Indeed - while experts should not be allowed a monopoly on articles, they should certainly be allowed some measure of control: ie, they cannot remove information, or turn it into POV, but...
Well, unfortunately it would seem we have academics with one POV vs. loonies with another. Rarely do we have Academics with one POV vs Academics with another POV, which is what we need if Wikipedia is to be reliable: sensible neutrality, rather than insane neutrality. We don't want people like Edo Nyland or Antifinnugror able to insert their POVs as if they were academic opinions on the level of those of, say, Oswald Szemerenyi or even Joseph Greenburg.
Mark
On Fri, 07 Jan 2005 17:55:58 +1100, Tim Starling t.starling@physics.unimelb.edu.au wrote:
I think the experience of academics on Wikipedia is much the same as the experience of non-specialists on Wikipedia, or of academics acting as non-specialists.
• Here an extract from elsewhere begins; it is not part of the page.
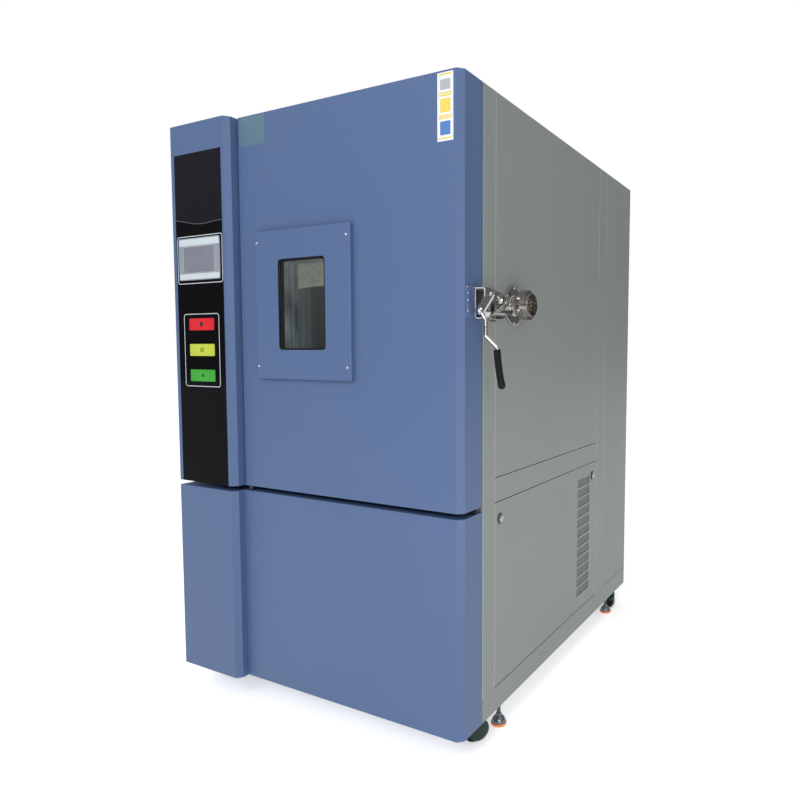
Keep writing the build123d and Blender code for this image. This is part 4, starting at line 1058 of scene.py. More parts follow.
@dataclass
class ControlColumn:
    """Black glass panel with its touch screen, lamps and printed outlines."""

    print_rise: float = 0.3 * MM
    outline: float = 2.2 * MM
    wave_up: float = 1460.0
    lamp_frame: tuple[float, float, float, float] = (42.5, 207.5, 935.0, 1167.0)
    screen_frame: tuple[float, float, float, float] = (20.0, 230.5, 1262.0, 1412.0)

    def __post_init__(self) -> None:
        """Take the column's left edge, the floor of the body and the glass's face from the frame."""
        self.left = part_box("control_column")[0][0]
        self.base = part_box("front_fascia")[0][2]
        self.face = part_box("display_glass")[0][1]

    def at(self, across: float, up: float, out: float = 0.0) -> Vector:
        """Place a point on the glass.

        Args:
            across: Millimetres from the column's left edge.
            up: Millimetres above the body's bottom.
            out: Metres in front of the glass.

        Returns:
            The point in metres.
        """
        return Vector((self.left + across * MM, self.face - out, self.base + up * MM))

    def dress(self) -> None:
        """Give the CAD nodes of the column their finishes."""
        low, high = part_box("display_glass")
        line = self.at(0, self.wave_up)[2]
        glass = PanelGlass(
            "panel_glass", roughness=0.06, specular=0.03, left=low[0], right=high[0], line=line
        )
        dress_node("display_glass", glass)
        dress_node("screen_bezel", BEZEL)
        dress_node("touch_screen", SCREEN)
        for node, colour, edge in (
            ("red_lamp", (0.54, 0.014, 0.024), (0.44, 0.010, 0.018)),
            ("yellow_lamp", (0.39, 0.45, 0.050), (0.34, 0.39, 0.038)),
            ("green_lamp", (0.028, 0.27, 0.024), (0.022, 0.22, 0.018)),
        ):
            low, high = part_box(node)
            middle = tuple((low[index] + high[index]) / 2 for index in range(3))
            lens = Lens(f"{node}_lens", roughness=0.25, bump=0.1, colour=colour, edge=edge, middle=middle)
            dress_node(node, lens)

    def outline_piece(self, name: str, span: tuple[float, float, float, float], corner: float) -> None:
        """Print a thin round-cornered outline on the glass.

        Args:
            name: Name of the piece.
            span: Left, right, low and high, in millimetres.
            corner: Corner radius in metres.
        """
        left, right, low, high = span
        piece = Workshop.hoop(
            name, self.at(left, low, self.print_rise), self.at(right, high), corner, self.outline, Axis.Y
        )
        fit(piece, PRINT, "cabinet")

    def wave_line(self) -> None:
        """Lay the thin grey line that waves across the glass."""
        low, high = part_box("display_glass")
        steps = 24
        width = 1.2 * MM
        Workshop.clear()
        start = Vector((low[0], self.face - self.print_rise / 2, self.at(0, self.wave_up)[2]))
        bpy.ops.mesh.primitive_cube_add(size=1, location=start + Vector(((high[0] - low[0]) / 2, 0, 0)))
        bpy.context.object.scale = (high[0] - low[0], self.print_rise, width)
        line = Workshop.settle("glass_wave_line")
        Workshop.pick_edges(line, Axis.X)
        bpy.ops.mesh.subdivide(number_cuts=steps)
        Workshop.clear()
        for vertex in line.data.vertices:
            across = (vertex.co.x - low[0]) / (high[0] - low[0])
            vertex.co.z += WAVE_RISE * math.cos(WAVE_TURN * across + WAVE_START) - WAVE_FALL * across
        fit(line, GREY_LINE, "cabinet")

    def screen_bands(self) -> None:
        """Add the lighter bands above and below the screen, and the screen's dark edge."""
        low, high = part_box("screen_bezel")
        inner_low, inner_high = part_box("touch_screen")
        lift = 0.15 * MM
        bands = []
        for name, band_low, band_high in (
            ("low", low[2] + 3 * MM, inner_low[2] - 4 * MM),
            ("high", inner_high[2] + 4 * MM, high[2] - 3 * MM),
        ):
            bands.append(
                Workshop.plate(
                    f"bezel_band_{name}",
                    Vector((low[0] + 3 * MM, low[1] - lift, band_low)),
                    Vector((high[0] - 3 * MM, low[1] + lift, band_high)),
                    2 * MM,
                    Axis.Y,
                )
            )
        fit(Workshop.join("bezel_bands", bands), BEZEL_BAND, "cabinet")
        edge = Workshop.hoop(
            "screen_edge",
            Vector((inner_low[0] - 1.5 * MM, low[1] - lift, inner_low[2] - 1.5 * MM)),
            Vector((inner_high[0] + 1.5 * MM, low[1] + lift, inner_high[2] + 1.5 * MM)),
            2 * MM,
            1.5 * MM,
            Axis.Y,
        )
        fit(edge, GREY_PATCH, "cabinet")

    def lamp_marks(self) -> None:
        """Print a plain square, a pair of bars and a triangle on the lamps."""
        marks = {}
        for node in ("red_lamp", "yellow_lamp", "green_lamp"):
            low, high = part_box(node)
            marks[node] = Vector(((low[0] + high[0]) / 2, low[1], (low[2] + high[2]) / 2))
        half = mm(7, 0.15, 7)
        square = Workshop.plate(
            "red_mark", marks["red_lamp"] - half, marks["red_lamp"] + half, 1 * MM, Axis.Y
        )
        bar = Workshop.plate("yellow_bar", mm(-2.2, -0.15, -7), mm(2.2, 0.15, 7), 0.8 * MM, Axis.Y)
        places = [marks["yellow_lamp"] + mm(shift, 0, 0) for shift in (-4.5, 4.5)]
        bars = Workshop.copies("yellow_bars", bar, places)
        profile = [(-0.15, 8.0), (0.15, 8.0)]
        triangle = Workshop.turned("green_mark", marks["green_lamp"], TO_FRONT, profile, 3)
        fit(Workshop.join("lamp_marks", [square, bars, triangle]), SHADE_AND_MARK_BLACK, "cabinet")

    def build(self) -> None:
        """Build the column's details."""
        self.dress()
        self.outline_piece("lamp_outline", self.lamp_frame, 9 * MM)
        self.outline_piece("screen_outline", self.screen_frame, 9 * MM)
        self.wave_line()
        self.screen_bands()
        self.lamp_marks()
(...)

Academics, as well as other non-insane people, must fight with various kinds of looneys if they want the Wikipedia article in question to be accurate and neutral. Dispute resolution only works where the POV-pushers also break rules of behaviour, otherwise the only solution is to fight forever. Put the article on your watchlist, revert and argue for as long as you both shall live. In the case of popular articles, there's a constant stream of new POV-pushers, so you have to keep arguing and fighting even after the original warriors have gotten bored and left.
Larry Sanger wants a shortcut out of this process for experts. I would prefer having a shortcut even for non-experts. Various models have been proposed in the past, "content arbitration" is a particularly neat term for it.